Drawing on W. Edwards Deming’s System of Profound Knowledge, John introduces a radically different lens—one where systems, variation, psychology, and learning cycles shape nearly everything we see in organizations.

Erik enters the conversation curious—and leaves with a fundamentally different way of thinking about data, incentives, and what it actually takes to improve performance. 

👤 About the Guest

John A. Dues is the Chief Learning Officer and Chief Operating Officer at United Schools in Columbus, Ohio.
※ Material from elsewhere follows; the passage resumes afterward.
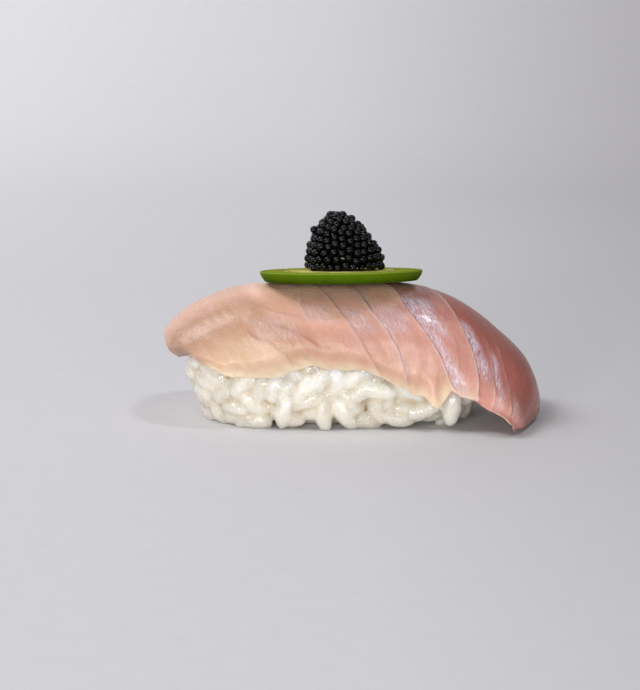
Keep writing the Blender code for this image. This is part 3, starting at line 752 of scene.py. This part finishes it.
def keep_largest(thing):
    """Drops the loose scraps that cutting leaves."""
    mesh = bmesh.new()
    mesh.from_mesh(thing.data)
    islands = []
    seen = set()
    for start in mesh.faces:
        if start in seen:
            continue
        island = []
        queue = [start]
        seen.add(start)
        while queue:
            face = queue.pop()
            island.append(face)
            for edge in face.edges:
                for other in edge.link_faces:
                    if other not in seen:
                        seen.add(other)
                        queue.append(other)
        islands.append(island)
    islands.sort(key=len)
    bmesh.ops.delete(mesh, geom=[face for island in islands[:-1] for face in island], context="FACES")
    for face in mesh.faces:
        face.smooth = True
    mesh.to_mesh(thing.data)
    mesh.free()


def hollow_depth(data, rounds):
    """How far each point lies below the surface evened out around it."""
    count = len(data.vertices)
    points = np.zeros(count * 3)
    data.vertices.foreach_get("co", points)
    points = points.reshape(-1, 3)
    normals = np.zeros(count * 3)
    data.vertices.foreach_get("normal", normals)
    edges = np.zeros(len(data.edges) * 2, dtype=np.int64)
    data.edges.foreach_get("vertices", edges)
    first, second = edges.reshape(-1, 2).T
    ends = np.concatenate([first, second])
    others = np.concatenate([second, first])
    share = np.maximum(np.bincount(ends, minlength=count), 1)
    even = points.copy()
    for _ in range(rounds):
        even = np.stack([np.bincount(ends, even[others, k], count) / share for k in range(3)], axis=1)
    return ((even - points) * normals.reshape(-1, 3)).sum(axis=1)


def fuse_rice():
    rice, grains = press_rice()
    join = rice.modifiers.new("join", "REMESH")
    join.mode = "VOXEL"
    join.voxel_size = RICE_VOXEL
    melt = rice.modifiers.new("melt", "SMOOTH")
    melt.factor = 0.5
    melt.iterations = 6
    apply_modifiers(rice)
    ways = [vert.normal.copy() for vert in rice.data.vertices]
    for vert, way in zip(rice.data.vertices, ways):
        vert.co += way * (0.08 * noise.noise(vert.co / 1.6) + 0.025 * noise.noise(vert.co / 0.5))
    space = slice_space()
    mesh = bmesh.new()
    below_floor = Matrix.Translation((0, 0, -5.0)) @ Matrix.Diagonal((90, 60, 10, 1))
    bmesh.ops.create_cube(mesh, size=1.0, matrix=below_floor)
    ground = finished_mesh(mesh, "ground_space", Matrix.Identity(4))
    for tool in (space, ground):
        cut = rice.modifiers.new("cut", "BOOLEAN")
        cut.operation = "DIFFERENCE"
        cut.solver = "MANIFOLD"
        cut.object = tool
    apply_modifiers(rice)
    faces = sum(len(face.vertices) - 2 for face in rice.data.polygons)
    if faces > RICE_MOST:
        thin = rice.modifiers.new("thin", "DECIMATE")
        thin.ratio = RICE_MOST / faces
        apply_modifiers(rice)
    bpy.data.objects.remove(space)
    bpy.data.objects.remove(ground)
    keep_largest(rice)
    tree = kdtree.KDTree(3 * len(grains))
    for k, (_, _, _, _, ends) in enumerate(grains):
        for j, end in enumerate(ends):
            tree.insert(end, 3 * k + j)
    tree.balance()
    draw = random.Random(RICE_SEED + 2)
    tones = [draw.random() for _ in grains]
    hollow = hollow_depth(rice.data, 40)
    marks = []
    for vert, deep in zip(rice.data.vertices, hollow):
        near = tree.find(vert.co)[1] // 3
        marks.append((tones[near], deep, vert.co.z))
    # The marks carry each grain's tone, the hollow depth that paints shade into the hollows, and the height
    # that paints the rice darker towards the bottom.
    layer = rice.data.attributes.new("marks", "FLOAT_VECTOR", "POINT")
    layer.data.foreach_set("vector", np.asarray(marks, dtype=np.float32).ravel())
    rice.data.transform(IN_FRAME)
    return rice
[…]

  • Improvement science practitioner and systems thinker 
  • Author of Win-Win: W. Edwards Deming, the System of Profound Knowledge, and the Science of Improving Schools
  • Has helped build seven schools and nonprofit organizations 
  • Deeply focused on applying Deming’s philosophy to real-world systems 

🧭 Conversation Highlights

  • The System > The Individual. Most organizations operate in silos, optimizing departments instead of the whole. Ironically, this often makes overall performance worse. 
  • The 4 Components of Profound Knowledge
    • Appreciation for a system 
    • Knowledge about variation 
    • Theory of knowledge 
    • Psychology 
  • The Data Illusion. Comparing two data points (month-over-month, year-over-year) is often meaningless. The real story lives in patterns over time. 
  • Common vs Special Cause Variation. Most performance differences aren’t meaningful—they’re just noise within the system. 
  • Why Incentives Backfire. Commission structures and ranking systems often drive behavior that harms the organization as a whole. 
  • PDSA Cycles (Plan-Do-Study-Act). Improvement isn’t about big initiatives—it’s about small, fast, iterative experiments. 

💡 Key Takeaways

  • Most results come from the system—not individuals. Deming estimated 95–97% of outcomes are system-driven. 
  • Optimizing parts can break the whole. Sales and operations working “perfectly” in isolation can create massive dysfunction together. 
  • Measurement must match intent. Measuring for accountability vs improvement leads to completely different behaviors. 
  • Data doesn’t tell stories—people do. Data points direction, but context completes the picture. 

❓ Questions That Mattered

  • What if the problem isn’t your people—but your system? 
  • Why are we measuring this—and what are we trying to do with it? 
  • Are we reacting to noise or actual signal? 
  • What behavior is our system really incentivizing? 
  • How do we know what we think we know? 

🗣️ Notable Quotes

  •  A lot of organizations optimize departments… and make the system worse.” 
  • “95% of results are attributable to the system—not the people.” 
  • “The story is locked up in the pattern over time.” 
  • “Why you measure something determines how people behave.” 
  • “You don’t implement fast and learn slow—you learn fast and scale slow.” 
  • “Extrinsic motivation can crush the love of learning.”